2011 Fiscal Year Annual Research Report
バイオ燃料の持続可能性指標の構築と日本型バイオ燃料生産システムに関する研究
Project/Area Number |
21580399
|
Research Institution | Otaru University of Commerce |
Principal Investigator |
山本 充 小樽商科大学, 商学研究科, 教授 (30271737)
|
Co-Investigator(Kenkyū-buntansha) |
笹木 潤 東京農業大学, 生物産業学部, 准教授 (00339087)
増田 清敬 滋賀県立大学, 環境科学部, 助教 (20512768)
|
Keywords | バイオマス / 持続可能性指標 / LCA分析 / 環境効率性 / 資源効率性 / マクロ環境勘定 / 最適化 |
Research Abstract |
本研究は、バイオマス由来の原料を使用したバイオ燃料の持続可能性を評価する指標の探究と、わが国における持続可能なバイオ燃料の生産システムを探究することを目的として行った。 バイオ燃料の持続可能性指標については国際バイオエネルギー・パートナーシップ(GBEP)が約4年にわたる議論を経て、2011年5月に環境・社会・経済の3本柱からなる24の指標を発表し、政府レベルでこれに合意した。
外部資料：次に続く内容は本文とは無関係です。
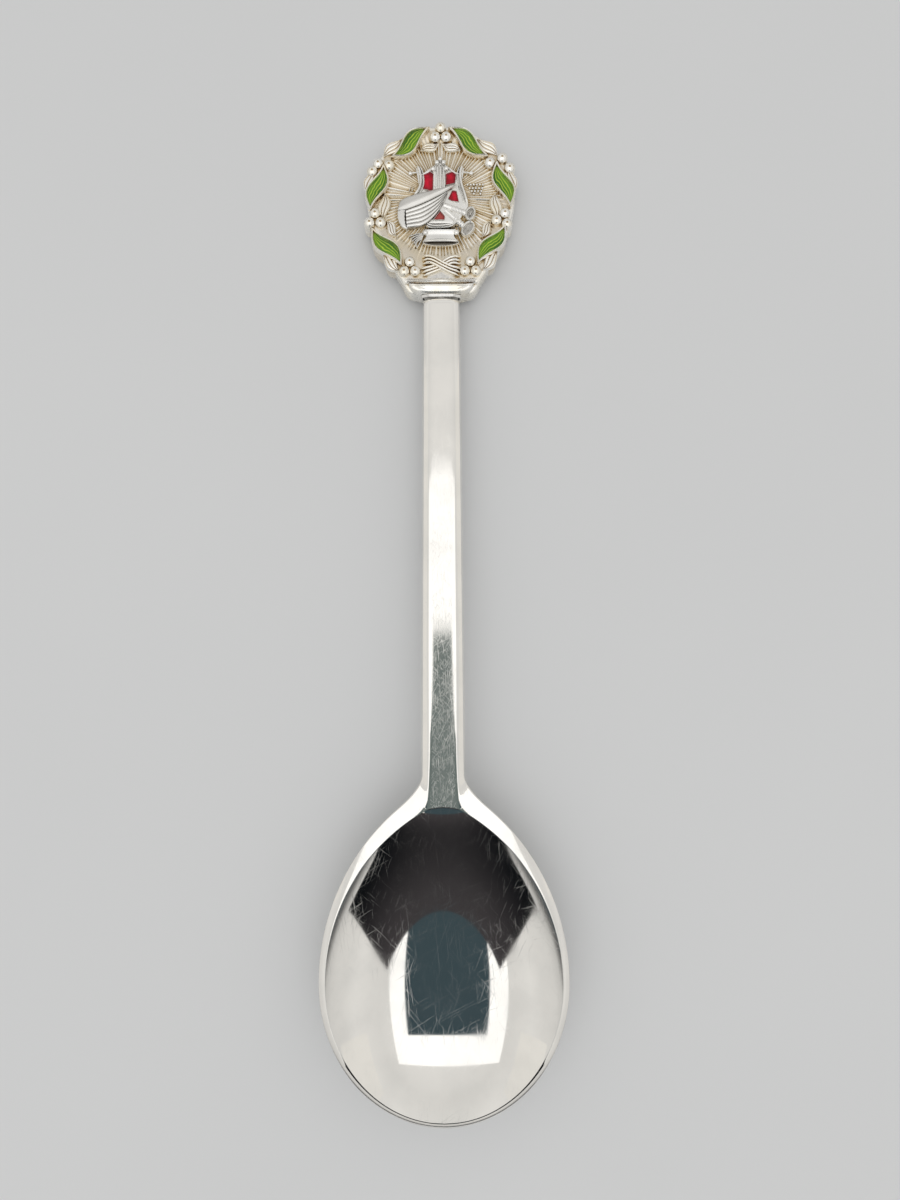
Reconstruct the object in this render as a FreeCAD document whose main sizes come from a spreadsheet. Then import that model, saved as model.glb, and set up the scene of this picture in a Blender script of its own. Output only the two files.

GBEPの指標においては本研究の連携研究者である農林水産政策研究所の林岳主任研究官を通して指標構築に貢献してきた。GBEP指標は、途上国におけるバイオエネルギー生産が環境問題のシフトを引き起こさないこと、貧困層のQOL向上に貢献することなどにも注意が払われている。それ故にわが国では適用しにくい指標もある。また、基本的に国レベルでの指標とされているので、地域あるいは個別のバイオ燃料生産レベルでは作成が困難な指標もある。さらにはバイオ燃料原料や半製品を輸入することで生産を行う場合では貿易相手国のデータ利用可能性が高くなければ、需要側に帰属する環境責任などを明確にすることが困難であることなどが明らかになった。国内でも指標作成に必要な環境情報やLCAデータベースのさらなる充実が不可欠であると指摘できる。また、マクロ環境勘定の枠組を使用してバイオ燃料原料生産の環境効率性を評価した結果からは、農業部門では環境負荷は減少傾向にあるものの効率性は低下していることが明らかとなり、環境保全型農業への支援を充実する必要性が高いことが言及できた。これは、国内のバイオ燃料生産のLCA分析結果から、原料生産におけるエネルギー投入の効率化が不可欠であることが明確になっており、廃棄物由来のバイオ燃料や自然エネルギーを融合させた生産システムの構築がわが国では有用であると指摘できることとも整合する。また、これまでのLCAでは自然資源の賦存量に対する影響評価が不十分であること、バイオ燃料生産者や原料生産者に価格調整能力が付与されていないため、利潤最大化による分析では原料生産のインセンティブが働かないことが明らかとなった。